Of course, my desire for this comes partly from the specific problems which I encountered while writing my sound change applier in Python. The solution I ended up adopting was to translate the phones into a textual representation and use traditional regular expressions, but this solution is far from ideal. The resulting, automatically generated regular expressions are a nightmare to read, and because the phone objects have more complex internal structures than characters it is difficult to achieve the level of flexibility I would like with this approach.

So I decided to write my own set of functions in Haskell that matches patterns in a standard format against a list of arbitrary data. The first question is then, what data is specific and needs to be provided by the user?

  1. a type that represents an individual ‘character’ in the string or list
  2. a type that contains the data required to match against an individual list element
  3. a function that checks if a ‘character’ meets a set of match criteria

For example, in the case of text the individual character type would be Char, the match type might be a set or list of valid Chars, and the function would check if the character exists in the set.

Now what needs to be common?

  1. the format of the ‘regular expression’. I’ve declared a Pattern type which forms a tree containing repetitions nodes, capture nodes, matching nodes and so on. The type is parametrised so that it can contain matching criteria of arbitrary (but consistent) type.
  2. the functions which walk the tree and match the pattern, binding captures in the process. These functions sit inside a type class.

The end result of this is that you can match arbitrary data by creating two datatypes and writing one function inside a type class instance defining what counts as a match. The only downside is a parse tree for the pattern is obviously not a format that the user wants to enter directly, so an additional parsing/translation layer is necessary to translate from something like ”.*s” to a pattern that my mini-library understands.

I’m sure my implementation is probably slow compared to a more sophisticated traditional regex engine. It is a very naive backtracker, which has associated costs, and its lack of specialisation probably also counts against it when it comes to performance. But the sequences I’m trying to match are reasonably short, and it has the advantage that matching of non-textual data looks clean and is easy to read.

I should probably also say how clean and simple the solution looks in Haskell. The combination of pattern matching, a high level functional style with maps, filters and folds, and lazy lists is quite powerful in this specific problem domain. The program really amounts to just specifying how to build a list of all possible solutions then just popping the first one off the top.

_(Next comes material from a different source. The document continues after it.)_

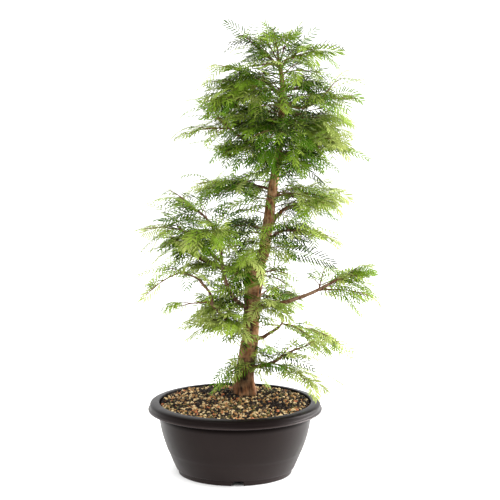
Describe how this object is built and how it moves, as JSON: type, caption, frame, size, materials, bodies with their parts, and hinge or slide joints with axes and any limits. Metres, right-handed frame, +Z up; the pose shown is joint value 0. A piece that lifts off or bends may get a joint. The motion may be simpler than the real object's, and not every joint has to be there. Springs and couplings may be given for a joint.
{
  "type": "dawn redwood bonsai in a training pot",
  "caption": "Dawn redwood bonsai: a leaning tapered trunk with a healed chop, open boughs with flat feathery needle sprays, in a round brown plastic training pot of gritty mix.",
  "frame": {"origin": "centre of the pot's flat underside, where it stands", "axes": "+Z up along the tree, +X towards the side the trunk leans to, -Y the front of the tree"},
  "size_m": [0.3596, 0.259, 0.6562],
  "materials": {
    "pot_plastic": "moulded dark brown polypropylene, satin",
    "potting_mix": "loose grit, pumice, fired clay and bark chips",
    "bark": "fibrous reddish-brown bark with shallow vertical fissures",
    "needles": "soft matt to satin fresh green needles"
  },
  "bodies": {
    "root": {"bough_left_pruned": "bark", "bough_left_stem": "bark", "bough_left_stem_side": "bark", "bough_left_stem_top": "bark", "bough_long_right": "bark", "bough_low_left": "bark", "bough_low_left_outer": "bark", "bough_low_right": "bark", "bough_low_right_rear": "bark", "bough_mid_right": "bark", "bough_mid_right_lower": "bark", "bough_top_left": "bark", "bough_top_right": "bark", "bough_upper_left": "bark", "bough_upper_right": "bark", "leader_left": "bark", "leader_right": "bark", "mass_back_high": "needles", "mass_back_low": "needles", "mass_back_mid": "needles", "mass_front_high": "needles", "mass_front_low": "needles", "mass_front_lowest": "needles", "mass_front_right_shoot": "needles", "mass_front_upper": "needles", "mass_leader_left": "needles", "mass_leader_middle": "needles", "mass_leader_right": "needles", "mass_left_pruned": "needles", "mass_left_side_rear": "needles", "mass_left_side_tip": "needles", "mass_left_stem_inner": "needles", "mass_left_stem_tip": "needles", "mass_long_right_lower": "needles", "mass_long_right_tip": "needles", "mass_long_right_upper": "needles", "mass_low_left": "needles", "mass_low_left_inner": "needles", "mass_low_left_tip": "needles", "mass_low_right_inner": "needles", "mass_low_right_rear": "needles", "mass_low_right_tip": "needles", "mass_mid_left_front": "needles", "mass_mid_left_rear": "needles", "mass_mid_right": "needles", "mass_mid_right_high": "needles", "mass_mid_right_lower": "needles", "mass_mid_right_rear": "needles", "mass_top_left_lower": "needles", "mass_top_left_tip": "needles", "mass_top_right_rear": "needles", "mass_top_right_tip": "needles", "mass_upper_left_front": "needles", "mass_upper_left_rear": "needles", "mass_upper_left_tip": "needles", "mass_upper_right_high": "needles", "mass_upper_right_tip": "needles", "pot": "pot_plastic", "soil": "potting_mix", "trunk": "bark"}
  },
  "joints": []
}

I guess the final question is: have I missed a better way? I have investigated the Haskell regex libraries, and while they do allow new types to be matched again, they still display a strong bias towards text processing. Even the naming betrays this, since they sit in Text.Regex. The other alternative would be something like Parsec, but again, I don’t believe this is quite suitable. One key requirement for a regular expression engine is that it can match patterns that aren’t known until runtime, but Parsec is more suited towards matching grammars which are known at compile time. Which isn’t to say that Parsec is useless, since I’ve found it to be pretty amazing in its own domain. It’s just that it is more comparable tools like lexx and yacc than it is to a traditional regular expression.